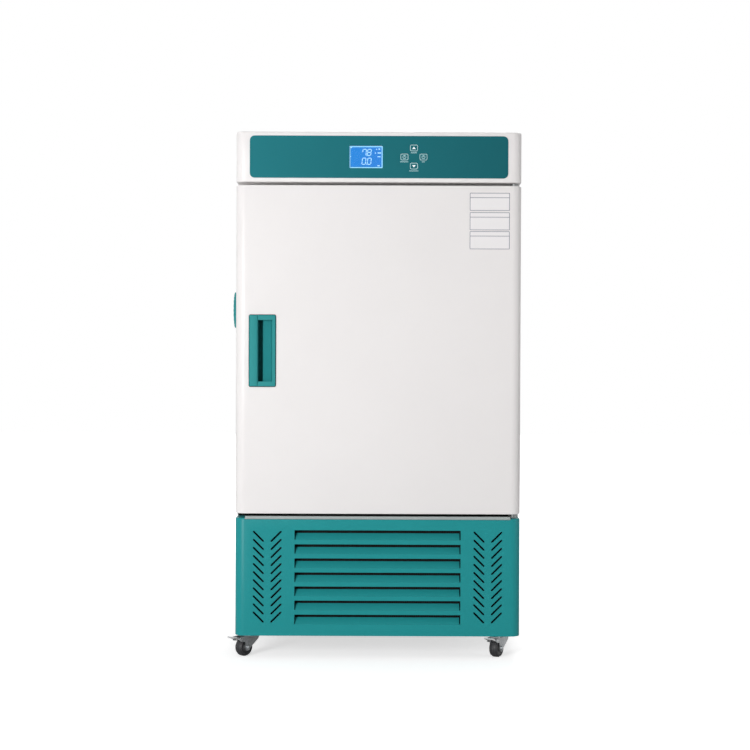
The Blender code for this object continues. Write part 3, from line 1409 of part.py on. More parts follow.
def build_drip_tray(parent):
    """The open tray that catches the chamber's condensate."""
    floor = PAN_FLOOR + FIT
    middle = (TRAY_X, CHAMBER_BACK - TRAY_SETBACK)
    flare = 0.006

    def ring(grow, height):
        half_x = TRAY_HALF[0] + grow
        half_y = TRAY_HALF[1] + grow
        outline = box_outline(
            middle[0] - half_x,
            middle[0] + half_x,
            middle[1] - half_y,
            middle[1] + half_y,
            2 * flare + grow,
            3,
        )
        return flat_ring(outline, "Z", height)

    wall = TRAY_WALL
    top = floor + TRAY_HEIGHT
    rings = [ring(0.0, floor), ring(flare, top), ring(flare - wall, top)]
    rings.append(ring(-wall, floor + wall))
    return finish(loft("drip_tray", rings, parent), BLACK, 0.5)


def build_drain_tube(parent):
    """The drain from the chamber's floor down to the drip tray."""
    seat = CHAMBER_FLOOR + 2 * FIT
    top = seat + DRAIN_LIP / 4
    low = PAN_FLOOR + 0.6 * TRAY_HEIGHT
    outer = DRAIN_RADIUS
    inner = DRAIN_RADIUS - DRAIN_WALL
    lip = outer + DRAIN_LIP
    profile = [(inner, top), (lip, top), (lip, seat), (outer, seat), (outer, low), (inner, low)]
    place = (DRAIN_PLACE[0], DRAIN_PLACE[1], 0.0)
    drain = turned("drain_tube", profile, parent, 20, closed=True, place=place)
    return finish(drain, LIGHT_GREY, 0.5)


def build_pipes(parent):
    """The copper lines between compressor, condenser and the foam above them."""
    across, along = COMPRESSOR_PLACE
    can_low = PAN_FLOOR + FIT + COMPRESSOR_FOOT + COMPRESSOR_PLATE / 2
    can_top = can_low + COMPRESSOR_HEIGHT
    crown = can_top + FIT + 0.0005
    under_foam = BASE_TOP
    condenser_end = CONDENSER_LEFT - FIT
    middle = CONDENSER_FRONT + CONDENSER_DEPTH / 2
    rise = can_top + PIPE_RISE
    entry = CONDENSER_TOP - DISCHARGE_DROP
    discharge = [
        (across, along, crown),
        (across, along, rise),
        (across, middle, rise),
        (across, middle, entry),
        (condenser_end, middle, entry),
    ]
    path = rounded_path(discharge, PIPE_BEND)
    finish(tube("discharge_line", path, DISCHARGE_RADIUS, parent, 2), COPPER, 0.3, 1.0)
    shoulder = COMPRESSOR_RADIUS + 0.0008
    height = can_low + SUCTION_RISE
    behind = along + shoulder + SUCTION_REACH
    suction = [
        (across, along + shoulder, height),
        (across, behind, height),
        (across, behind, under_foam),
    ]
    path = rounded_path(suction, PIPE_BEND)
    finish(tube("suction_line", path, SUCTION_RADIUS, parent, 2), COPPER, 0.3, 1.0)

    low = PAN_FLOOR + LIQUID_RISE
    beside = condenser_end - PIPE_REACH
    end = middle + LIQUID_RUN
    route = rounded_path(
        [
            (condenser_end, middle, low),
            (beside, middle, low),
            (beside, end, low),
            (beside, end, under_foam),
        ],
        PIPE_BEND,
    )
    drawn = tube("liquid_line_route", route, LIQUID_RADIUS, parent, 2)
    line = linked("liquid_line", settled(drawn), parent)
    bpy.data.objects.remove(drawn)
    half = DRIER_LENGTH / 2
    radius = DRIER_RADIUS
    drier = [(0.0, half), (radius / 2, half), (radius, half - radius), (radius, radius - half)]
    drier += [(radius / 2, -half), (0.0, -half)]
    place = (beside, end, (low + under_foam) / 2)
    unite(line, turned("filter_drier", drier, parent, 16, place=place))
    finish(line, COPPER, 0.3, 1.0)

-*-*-

Exercise prompt:
Copy out only the lines running from the beginning of the data to the line with "parent), BLACK, 0.5)", both ends included.

The answer:
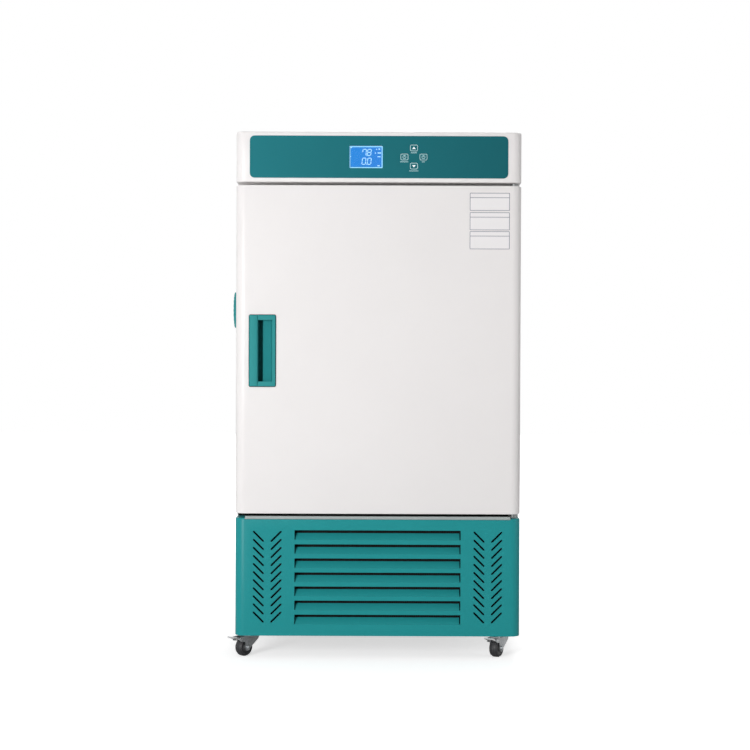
The Blender code for this object continues. Write part 3, from line 1409 of part.py on. More parts follow.
def build_drip_tray(parent):
    """The open tray that catches the chamber's condensate."""
    floor = PAN_FLOOR + FIT
    middle = (TRAY_X, CHAMBER_BACK - TRAY_SETBACK)
    flare = 0.006

    def ring(grow, height):
        half_x = TRAY_HALF[0] + grow
        half_y = TRAY_HALF[1] + grow
        outline = box_outline(
            middle[0] - half_x,
            middle[0] + half_x,
            middle[1] - half_y,
            middle[1] + half_y,
            2 * flare + grow,
            3,
        )
        return flat_ring(outline, "Z", height)

    wall = TRAY_WALL
    top = floor + TRAY_HEIGHT
    rings = [ring(0.0, floor), ring(flare, top), ring(flare - wall, top)]
    rings.append(ring(-wall, floor + wall))
    return finish(loft("drip_tray", rings, parent), BLACK, 0.5)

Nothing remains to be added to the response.